FAB is rooted in the Lower East Side’s long history of hosting community and cultural spaces that served marginalized immigrants, artists, and activists. In the 1960s and ‘70s, East 4th Street coalesced as a center for experimental theater and film. Four decades later, the block’s cultural groups founded FAB to preserve and develop these historic arts spaces.

The tour grants you access to many of the East 4th Street theaters, promoting an opportunity for discussion and awareness of how FAB weaves the arts with neighboring small businesses to strengthen a distinctive East Village cultural and community identity. To buy tickets, click here.

 

*Sidenote: The fact that I’m mentioning any of this at all, makes it official. I’m turning into my mother.

I jest, but seriously, I’m such a preservation/architecture/design nerd in my own right that GVSHP made me a docent captain for their House Tour Benefit this year. I’ve volunteered as a docent for the last 3 years running and it’s definitely one of the events I most look forward to every spring. I’m a freelance artist, and tickets aren’t cheap, so volunteering my time is an ideal way to participate. I love meandering through the Village with a map, exploring those yet undiscovered nooks and crannies of my neighborhood, and gaining unprecendented access to the crème de la crème of NYC residences. It is a rare treat to actually enter these homes that I walk by every day, and oogle the impeccable design, art collections, and impressive restorations. The tour always inspires to me to dream big about what I’ll create in my own future West Village rowhouse and secret garden (after I make my first couple of millions!) I also meet the nicest people every year and really look forward to the fascinating conversations I have with other die-hard Village lovers who are always chock full of interesting lore about these buildings and the illustrious residents who’ve inhabited them in the past.

You must understand that I find this passion of mine more than a little ironic because as a child, I was constantly dragged, with varying degrees of enthusiasm, to many a home and urban walking tour by my mother, Christy Johnson McAvoy, an esteemed historic preservation and architectural consultant in Los Angeles. She’s one of the founding members of Hollywood Heritage, multi-term President of the Los Angeles Conservancy and the California Preservation Foundation, among other notable credits.

I was affectionately known in these circles as “the preservation kid” growing up, undoubtedly attending more tours and conferences than many of the adult members of these organizations. I developed a well-earned reputation for being that incredibly well-behaved child who sat quietly in the corner entertaining myself with coloring books during Hollywood Heritage board meetings at Wattles Mansion. And I was probably one of the only people under the age of 30 to witness Cecil B. DeMille’s Barn crawl slowly through the streets of Hollywood on a flatbed truck in the wee hours of the morning as it made it’s 1983 pilgrimage from it’s original location (where it was in danger of succombing to the wrecking ball), to it’s now permanent resting place in the parking lot across from the Hollywood Bowl on Highland Avenue. When my Mom worked on the city surveys of Beverly Hills and West Hollywood, I’d accompany her as she drove every block, and call out each home’s architectural style from the back seat, like it was a fun game. “Colonial Revival! Tudor! Craftsman!”
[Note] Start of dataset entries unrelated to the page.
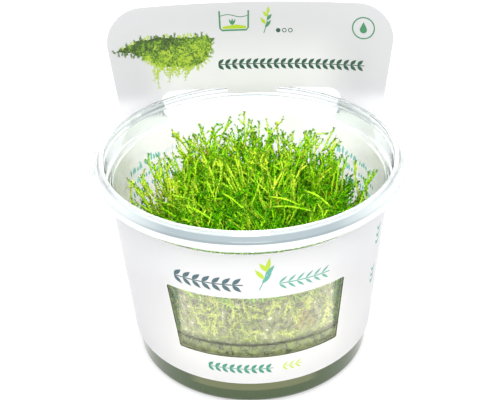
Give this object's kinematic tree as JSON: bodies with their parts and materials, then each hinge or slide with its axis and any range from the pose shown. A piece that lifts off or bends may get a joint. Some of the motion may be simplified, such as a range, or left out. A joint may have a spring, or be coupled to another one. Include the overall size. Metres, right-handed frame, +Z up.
{
  "type": "java moss culture cup",
  "caption": "Cushion of upright java moss shoots on gel in a clear round cup, with a white card sleeve that has a front window and a tall back header.",
  "frame": {"origin": "centre of the cup's round base, on the surface that the cup stands on", "axes": "+Z up along the cup's axis, -Y towards the front with the window, +X to the right seen from the front"},
  "size_m": [0.1008, 0.1008, 0.1038],
  "materials": {
    "clear_plastic": "gloss",
    "white_card": "satin",
    "agar": "satin",
    "moss_green": "matte"
  },
  "bodies": {
    "root": {"cup": "clear_plastic", "sleeve": "white_card", "culture_gel": "agar", "moss": "moss_green"}
  },
  "joints": []
}
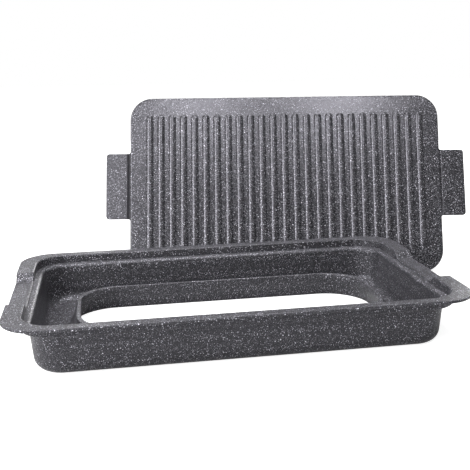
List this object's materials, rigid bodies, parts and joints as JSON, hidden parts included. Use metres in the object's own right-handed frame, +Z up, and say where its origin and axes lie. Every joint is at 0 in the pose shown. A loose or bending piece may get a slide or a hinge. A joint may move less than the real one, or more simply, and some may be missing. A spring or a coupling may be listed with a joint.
{
  "type": "rectangular grill pan",
  "caption": "Stove-top grill set: ribbed rectangular grill plate with handle ears, and a drip tray with a raised ring around its open middle.",
  "frame": {"origin": "middle of the footprint of the tray and the standing plate, on the table", "axes": "+X along the tray's long sides, +Y from the tray towards the standing plate, +Z up"},
  "size_m": [0.5576, 0.4006, 0.2193],
  "materials": {
    "tray_coating": "speckled non-stick coating, satin",
    "plate_coating": "speckled non-stick coating, satin"
  },
  "bodies": {
    "tray": {"drip_tray": "tray_coating"},
    "plate": {"grill_plate": "plate_coating"}
  },
  "joints": [
    {"name": "plate_lift", "type": "slide", "parent": "tray", "child": "plate", "axis": [0, 0, 1], "range_m": [0, 0.06]}
  ]
}
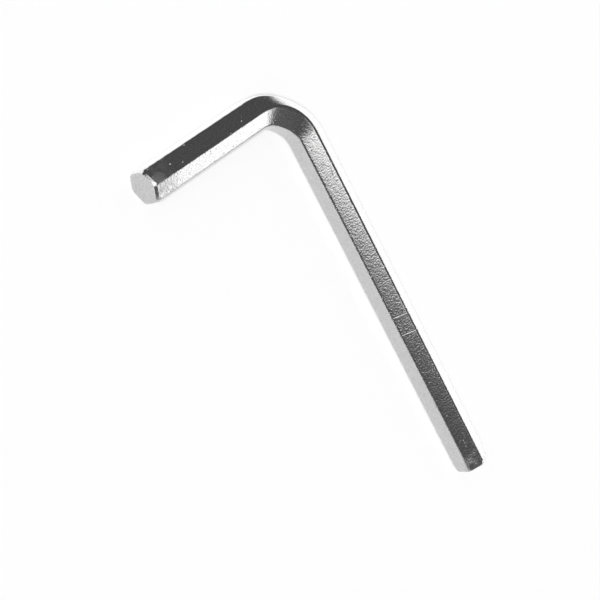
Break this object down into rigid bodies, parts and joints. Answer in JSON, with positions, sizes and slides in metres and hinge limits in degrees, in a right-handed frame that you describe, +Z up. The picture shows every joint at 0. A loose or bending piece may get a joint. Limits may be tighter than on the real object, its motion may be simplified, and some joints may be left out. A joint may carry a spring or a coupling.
{
  "type": "hex key",
  "caption": "L-shaped hex key bent from one plated steel bar of hexagonal section, with rounded edges and lightly pointed tips.",
  "frame": {"origin": "middle of the key's footprint, on the surface that it lies on", "axes": "+X along the short arm towards its tip, +Y along the long arm towards its tip, +Z up, square to the plane of the bend"},
  "size_m": [0.0258, 0.0556, 0.0044],
  "materials": {
    "plated_steel": "bright plated, slightly pitted"
  },
  "bodies": {
    "root": {"hex_key": "plated_steel"}
  },
  "joints": []
}
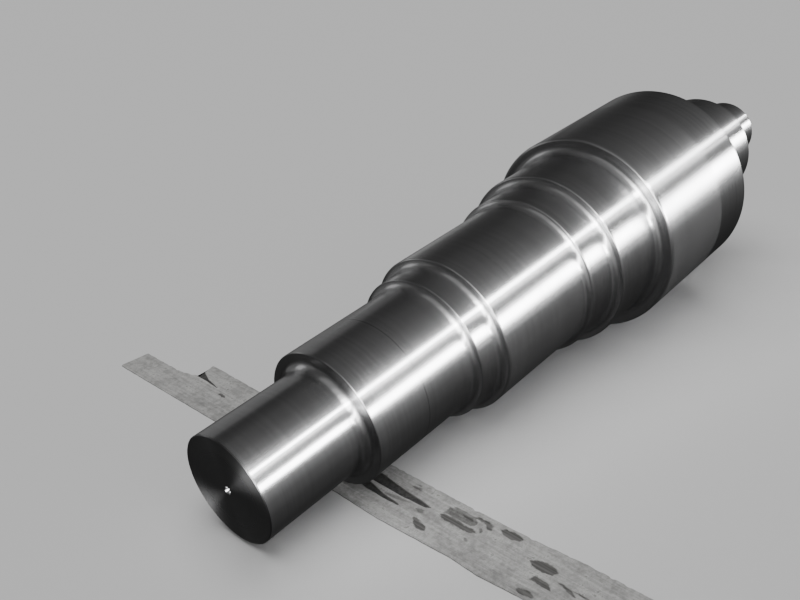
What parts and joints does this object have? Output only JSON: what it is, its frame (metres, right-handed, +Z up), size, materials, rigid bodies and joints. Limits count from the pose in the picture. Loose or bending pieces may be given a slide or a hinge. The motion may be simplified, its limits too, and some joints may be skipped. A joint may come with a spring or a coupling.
{
  "type": "steam turbine rotor",
  "caption": "Stepped one-piece steel rotor forging, finish-turned and still unbladed, lying nose down with its collar on a thin timber board.",
  "frame": {"origin": "on the floor, under the middle of the bounding box", "axes": "+X along the rotor from the small front journal towards the body, level; +Z up; +Y along the board. The rotor's own axis lies in the XZ plane and climbs about 6.6 degrees towards +X"},
  "size_m": [2.8102, 2, 0.777],
  "materials": {
    "turned_steel": "fine circumferential turning marks, lightly oiled",
    "weathered_timber": "rough, greyed, split along the grain"
  },
  "bodies": {
    "root": {"rotor_forging": "turned_steel", "bearer_board": "weathered_timber"}
  },
  "joints": []
}
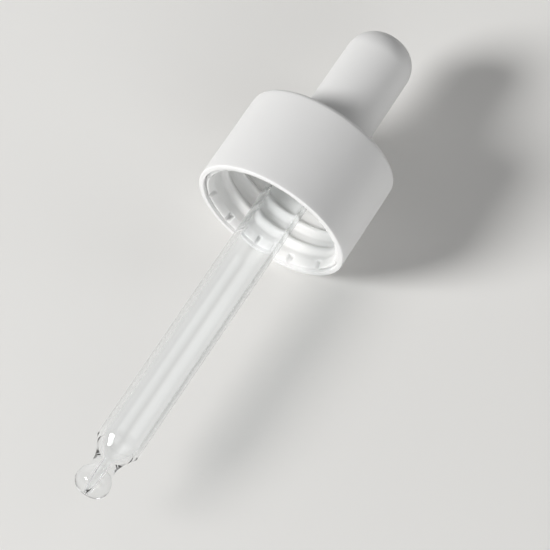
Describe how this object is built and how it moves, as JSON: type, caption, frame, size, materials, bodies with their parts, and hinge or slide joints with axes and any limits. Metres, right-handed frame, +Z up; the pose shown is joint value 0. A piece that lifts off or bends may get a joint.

It was clear to me as a young girl, people in the preservation community admired my mother tremendously. She was extremely beloved and a singular wealth of knowledge on topic of historic preservation. Everyone wanted her involvement and advice. She was leagues ahead of her time, crafting her own niche and starting up her own consulting business, in a relatively unpopular field by Los Angeles standards. She was, and remains to this day, a human encyclopedia of architectural information, with a mind-boggling personal library and memorabilia archive to boot, that is virtually impossible to rival.

And while I recollect that it was sometimes fun to check out an infinite array of exclusive Hollywood landmarks and feel privy to rather sophicated circles at such a young age, I also remember wanting to just stay home and play with my toys, and thinking that other kid’s parents didn’t do this weird kind of stuff on the weekends. (“Awww, Mom. Can we go now?”)

As proud as I am of my mother, it became important to me to chart a different course and pursue my own interests as a grew older. Being the Hollywood chick that I am, it seemed a natural path to explore acting and filmmaking. I had an talent agent in my teens, and attended UCLA’s School of Theatre, Film, and TV, though I never quite felt 100% comfortable in front of the camera. As I realized I was more suited to creating behind the lens, I attended Art Center College of Design and majored in Film Directing.

Despite my best laid plans though, my mother’s passion for preservation and architecture did in fact rub off on me, and when presented with the opportunity to photograph a series of landmark buildings for the National Register of Historic Places and CA State Office of Historic Preservation after I graduated from film school, I was happy to oblige. I justified this because A) I needed the work and B) “it was more about photography than architecture”. Surprisingly, I found myself quite enjoying the work of photo documenting historic preservation and rehabilitation projects, and over the course of the next decade, I ended up photographing over 60 historic building projects in Los Angeles and California. (Read more “backstory” here)

So, I have to chuckle a little at myself now, when I attend these type of events – of my own volition and with great enthusiasm. Now that I live here in New York City, it’s actually become a way for me to stay connected to my mother and continue sharing our mutual passions. It’s impossible for me not to think of her during the GVHSP tour and I always end up calling her afterwards and sharing every little detail. I have great hope she’ll make it out one spring and join me for the tour. That will be one full circle moment, to be sure.

In the meantime, I hope you’ll think about taking your son or daughter on the tour with you! They might protest, want to touch stuff, and intermittenly act bored, but you might just plant a seed about the value of preserving the places of the past, for the future kids of Greenwich Village, and that IS actually pretty cool…

Happy Mother’s Day, Mom. I love you!